With BBC BASIC this is all very much easier. Because, by the time the code is assembled, the address at which it must eventually run is known, there is no requirement for it to be 'patched' or 'relocated' (the BBC BASIC assembler has a specific feature whereby the code can be assembled so that it will run at an address different from that at which it is initially stored). This makes it exceptionally well-suited to injecting code into another process.

Saturday, November 08, 2008

There's little doubt that the main competitor to 'BBC BASIC for Windows' is Carl Gundel's 'Liberty Basic'. Superficially the two products have a lot in common:

* They are both 'Windows only'.
* Their IDEs have very similar interfaces and capabilities.
* Both provide direct access to the Windows API and other DLLs.
* Both are interpreters (neither compiles to native code), in particular this allows them to support an EVAL function.
* Both use a 'run-time engine' to execute a tokenised version of the user's BASIC program.
* Both allow BASIC programs either to be executed directly from the IDE, or to be converted to a self-contained executable.

I have even been described in one blog as "a sort of British Carl Gundel"!

However when one looks under the surface there are in fact major differences between the two BASICs. Perhaps the most important is their contrasting approaches to providing capabilities beyond those of 'standard' (i.e. traditional) BASICs. Such capabilities include support for Windows GUI components (menus, dialogue boxes and so on), sorting of data arrays, sprite commands etc.

Liberty Basic builds these capabilities into the language itself. It therefore needs significantly more keywords than, and is more complex than, BBC BASIC. By contrast 'BBC BASIC for Windows' is a 'lean and mean' language: the interpreter provides only the core set of BASIC language features. Support for capabilities such as those mentioned above is provided by means of libraries (surprisingly, Liberty Basic doesn't support code libraries at all).

In this respect you can say that BBC BASIC has a lot in common with the C language, which also relies greatly on libraries (there are other ways in which BBC BASIC has similarities to C, which I will touch on later).

Perhaps the most striking consequence of this fundamental difference between the BASICs is in the size of their 'compiled' executables. The 'BBC BASIC for Windows' run-time engine is tiny (less than 64 kBytes) and its standalone executables - consisting of a single EXE file - are often less than 100 kBytes in size. Liberty Basic's executables, on the other hand, are never smaller than about 2.7 Mbytes (uncompressed) and consist of around ten separate files.

Carl Gundel, perhaps not surprisingly, defends the Liberty Basic executables on the grounds that modern PCs have so much memory and so much disk space that even 3 Mbytes isn't "large". However, compact executables really can have significant benefits, even on such systems.

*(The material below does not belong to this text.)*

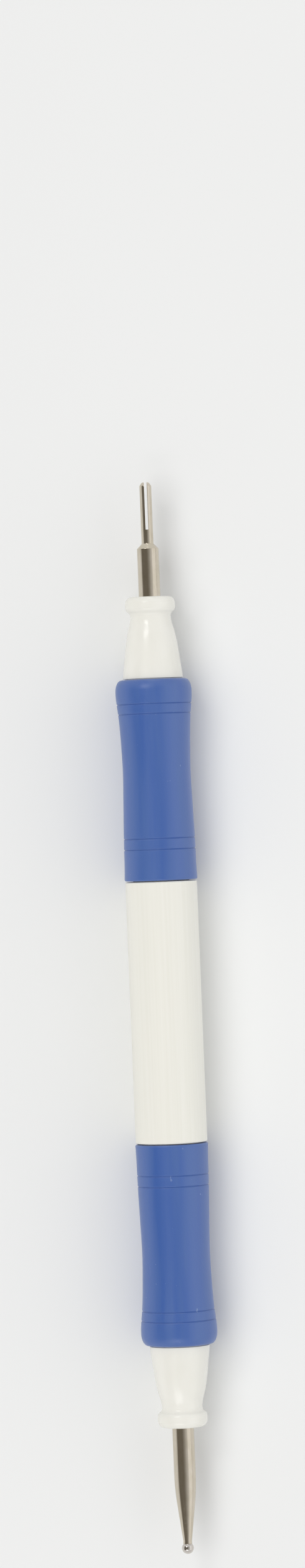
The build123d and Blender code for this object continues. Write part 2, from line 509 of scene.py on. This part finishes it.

For a start a small interpreter will tend to run more quickly, because it makes more efficient use of the CPU's instruction cache. Indeed BB4W's interpreter is so small that it will fit in its entirety within the instruction cache of some modern processors (e.g. the 64K cache of the AMD Athlon 64). This contributes to the marked speed difference between BBC BASIC and Liberty Basic (using a Sieve of Eratosthenes benchmark 'BBC BASIC for Windows' took 1.1 seconds and Liberty Basic took 16.6 seconds: fifteen times slower!).

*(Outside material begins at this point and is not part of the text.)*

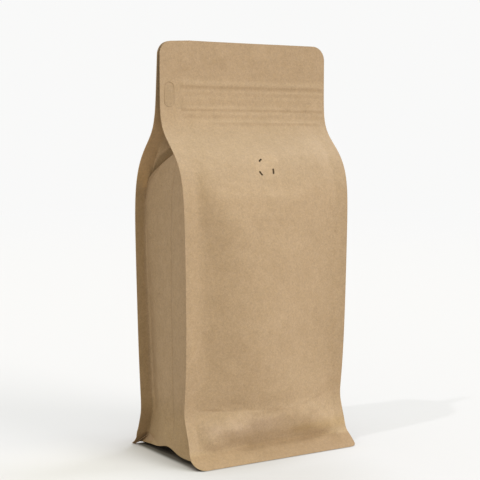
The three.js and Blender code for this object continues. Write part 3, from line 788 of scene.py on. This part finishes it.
# painted light and shade over the front's paper: darker on the shoulder, which faces up, and along the right edge;
# lighter along the left seal, above the fold at the right and on the foot at the left
painted_light_shade = -0.062 * ease(186, 208, Z) * ease(245, 230, Z)
painted_light_shade += 0.045 * bell(X, -62, 3.5) * ease(60, 80, Z) * ease(190, 165, Z)
painted_light_shade -= 0.045 * ease(60, 66, X) * ease(40, 80, Z) * ease(200, 165, Z)
painted_light_shade += 0.028 * bell(Z, 46, 9) * ease(10, 30, X)
painted_light_shade += 0.045 * bell(Z, 24, 5) * ease(-60, -50, X) * ease(15, -10, X)
faces_front = np.zeros(len(Z), bool)
for c in range(NC):
    if kinds[c] == "front":
        faces_front[[gid(r, c) for r in range(NR)]] = True
painted_light_shade = np.where(faces_front, painted_light_shade, 0)
# painted colour of the light over the front: bluer on the lit left part of the foot, warmer in shade along the bottom
# and in the dark hollow at the right of the foot
painted_light_tint = 0.10 * bell(Z, 24, 6) * ease(-62, -50, X) * ease(20, -10, X) - 0.075 * ease(12, 8, Z)
painted_light_tint -= 0.12 * bell(Z, 16, 4) * ease(10, 30, X)
painted_light_tint = np.where(faces_front, painted_light_tint, 0)
# gusset walls: painted shade, darker and warmer towards the foot and a little darker on the front half; fins' inner
# faces: warmer in shade towards the back
for c in range(NC):
    ids = [gid(r, c) for r in range(NR)]
    if kinds[c] == "wall":
        painted_light_shade[ids] = -0.055 * ease(48, 22, Z[ids]) - 0.012 * ease(0, -20, Y[ids])
        painted_light_tint[ids] = -0.09 * ease(48, 22, Z[ids])
    elif kinds[c] == "inner":
        painted_light_tint[ids] = -0.08 * ease(-10, 10, Y[ids]) * ease(215, 195, Z[ids])
# painted shade along the gusset's middle fold
fold = np.where((np.abs(np.abs(X) - 60) < 9) & (np.abs(Y) < 20) & (Z > 3), 1.0, 0)
low_z = np.clip(Z, 0, ARCH_FOOT)
mid = mix(FIN - front_out(low_z), back_out(low_z) - FIN, place(0.5, Z))
fold = fold * bell(Y, mid, 0.75) * ease(9, 20, Z) * ease(212, 198, Z)
for name, value in (("slit_shade", slit_shade), ("seat", seat), ("crease_highlight", crease_highlight), ("seal", seal), ("fold", fold), ("pocket", pocket), ("deep", deep),
                    ("painted_light_shade", painted_light_shade), ("painted_light_tint", painted_light_tint)):
    at = me.attributes.new(name, "FLOAT", "POINT")
    at.data.foreach_set("value", np.ascontiguousarray(value, np.float32))
me.shade_smooth()
me.set_sharp_from_angle(angle=math.radians(38))
pouch = bpy.data.objects.new("pouch_paper", me)
bpy.context.scene.collection.objects.link(pouch)

# ---- the tab --------------------------------------------------------------------------------------
def tab_outline(shrink, n=18):
    r, h = TAB["w"] / 2 - shrink, TAB["h"] / 2 - TAB["w"] / 2
    a = np.linspace(0, math.pi, n + 1)
    up = [(r * math.cos(t), h + r * math.sin(t)) for t in a]
    down = [(-r * math.cos(t), -h - r * math.sin(t)) for t in a]
    return up + down


def build_tab():
    y0 = -float(front_out(TAB["z"]))
    layers = [(1.2, 0.0), (0.25, 0.0), (0.05, 0.0), (0.0, 0.06), (0.0, 0.26), (0.07, 0.33), (0.3, 0.345), (1.1, 0.35), (2.2, 0.36)]
    vs, fs, n = [], [], None
    for shrink, lift in layers:
        ring = tab_outline(shrink)
        n = len(ring)
        for dx, dz in ring:
            x, z = TAB["x"] + dx, TAB["z"] + dz
            base = -float(front_out(z)) + 0.34 + 0.30 * float(ease(1, 8.6, dz)) - 0.02 * float(ease(-1, -8.6, dz))
            vs.append((x, base - lift - 0.03 * math.sin(dx * 0.9 + dz * 0.35), z))
    for k in range(len(layers) - 1):
        for i in range(n):
            j = (i + 1) % n
            fs.append((k * n + i, k * n + j, (k + 1) * n + j, (k + 1) * n + i))
    fs.append(tuple(range(n))[::-1])
    fs.append(tuple(len(vs) - n + i for i in range(n)))
    m = bpy.data.meshes.new("tab_skin")
    m.from_pydata([tuple(c / 1000 for c in v) for v in vs], [], fs)
    m.validate()
    bm = bmesh.new()
    bm.from_mesh(m)
    bmesh.ops.recalc_face_normals(bm, faces=bm.faces)
    bm.to_mesh(m)
    bm.free()
    m.shade_smooth()
    m.set_sharp_from_angle(angle=math.radians(50))
    o = bpy.data.objects.new("tab_paper", m)
    bpy.context.scene.collection.objects.link(o)
    return o


tab = build_tab()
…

The other big advantage of compact executables is speed of download via an internet connection. BBC BASIC's small, single-file EXEs can be placed on a web site and, with a couple of clicks of the mouse, can be running on the user's PC within a fraction of a second. There's no need to download them (manually) to the PC, nor to decide where to store them; Windows does it all behind the scenes.

I mentioned earlier that BBC BASIC has other similarities to C. These include its ability to access memory directly, at an arbitrary address, and the incorporation of an 'inline' assembler. Of course these are 'advanced' features, and most users will neither need nor want to utilise them, but in the hands of an expert they make it possible for BBC BASIC for Windows to do things that Liberty Basic could never do on its own.

An example is accessing 'object-based' APIs such as Direct3D, COM automation (ActiveX) etc. BBC BASIC can manage this quite easily, but Liberty Basic needs to rely on external DLLs (typically written in C or Visual Basic) to achieve it. Even things as simple as accessing an API function exported by ordinal rather than name are beyond Liberty Basic's capabilities.

Although BBC BASIC for Windows is much faster than Liberty Basic, there can still be occasions when it is not fast enough. This is where the built-in assembler can be invaluable; programs can be fairly easily written in which the few time-critical parts are written in assembler and the rest in BASIC, a hybrid approach which is extremely powerful and flexible.

To be fair, there are a couple of respects in which BBC BASIC is less capable than Liberty Basic: these are the maximum sizes of integer and string variables. In common with most modern languages BBC BASIC uses 32-bit integers whereas Liberty Basic supports 'arbitrary precision' integer arithmetic. BBC BASIC's strings are limited to 65535 characters, whereas Liberty Basic's strings can be much longer. In those very rare circumstances when these are important there are workarounds for both issues in BBC BASIC.

In conclusion I am quite convinced that BBC BASIC for Windows is a better language than Liberty Basic. It creates smaller, faster executables. It allows you to do far more things without recourse to using an external DLL. BBC BASIC is a real enthusiasts' language; whatever you want to do it will rise to the challenge.